Samson was intensely focused. "How did you and Chris plan to stop him?"
"Chris found out that Walter kept the incriminating ledger locked in the study. Chris knew the code it was his grandmother's birth year. He and I planned to go in late that night, steal the ledger before Walter could use it, and give it to a neutral party," Theressa confessed, rushing the words out.
"So you and Chris entered the study using the code 74 around 3:30 AM," Samson summarized. "Did you find the ledger?"
"We did. Chris had it in his hands. But Walter was still in the study—he was reading late. He stood up, furious. He saw the ledger in Chris's hand, and he saw me. He lunged at Chris, shouting that he was going to ruin my father and that Chris was a disgrace. He saw us ripping away his control."
"And what happened to the sash?" Samson asked, holding up the envelope with the gold thread. "The Founders Gala Sash was also in the study. It's a symbol of his control. Was that involved in the struggle?"
"Yes!" Theressa exclaimed. "It was hanging over the case. When Walter lunged for the ledger, he knocked the sash off the case. Chris instinctively grabbed it he was terrified and just grabbed whatever he could and used it to block Walter. The thread…..... it must have ripped then."
"So, Walter, enraged that his ledger was stolen and his precious sash was damaged, pursued Chris and you out of the study?"
"He chased us down the hall! He was trying to grab Chris and the ledger. Chris bolted toward the staircase. Walter caught him just as Chris reached the top step. They struggled violently for a moment, near the railing. Then, Walter slipped. He lost his footing, his silk robe went out from under him, and he fell. Hard." Theressa buried his face in his hands. "It was an accident. We just wanted the ledger back."
Samson leaned in close. "And after he fell, what did you and Chris do?"
"We panicked. We checked him—he was dead. Chris took the ledger and we ran. We went out the side gate—that's when George must have heard us. Chris kept the ledger, and we agreed to tell no one."
The conspiracy was now clear: the murder was the unfortunate, accidental result of a financial robbery engineered by the Mayor's son and the stepson to protect their fathers. But Samson, the eccentric left-handed detective, wasn't finished.

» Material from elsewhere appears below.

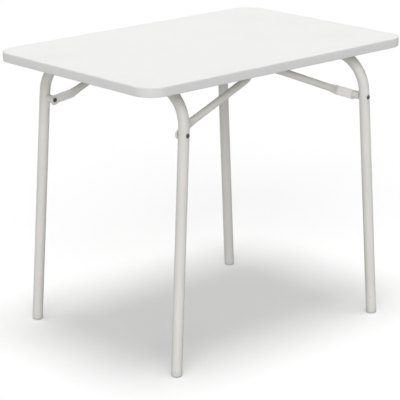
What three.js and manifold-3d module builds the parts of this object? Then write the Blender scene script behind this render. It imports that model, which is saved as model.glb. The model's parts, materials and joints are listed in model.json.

"You said Walter caught Chris at the top of the stairs, and they struggled. And Walter slipped," Samson said, his voice slow and deliberate. "A silk dressing gown on a polished wood floor is slippery. But where did Walter hit his head, Theressa? Was it the floor, or the wall?"
Theressa lifted his head, confused. "The floor, I think. He was at the bottom."
"No," Samson said, retrieving the initial police report Ms. Cynthia had supplied him.
"The report indicates a severe trauma that occurred on the left side of the back of his head, suggesting his head struck the low, sharp corner of the second riser on the side near the wall, precisely where an accidental fall from the center would not land. He was found further to the left, near the wall. And there was a faint scuff mark on the third step near the wall. This was not a simple slip, Theressa. It was a slip that was guided."
Samson looked at the terrified young man.
"You've told me everything, Theressa. Now, tell me who guided Walter's fall and ensured he hit the precise spot that would kill him."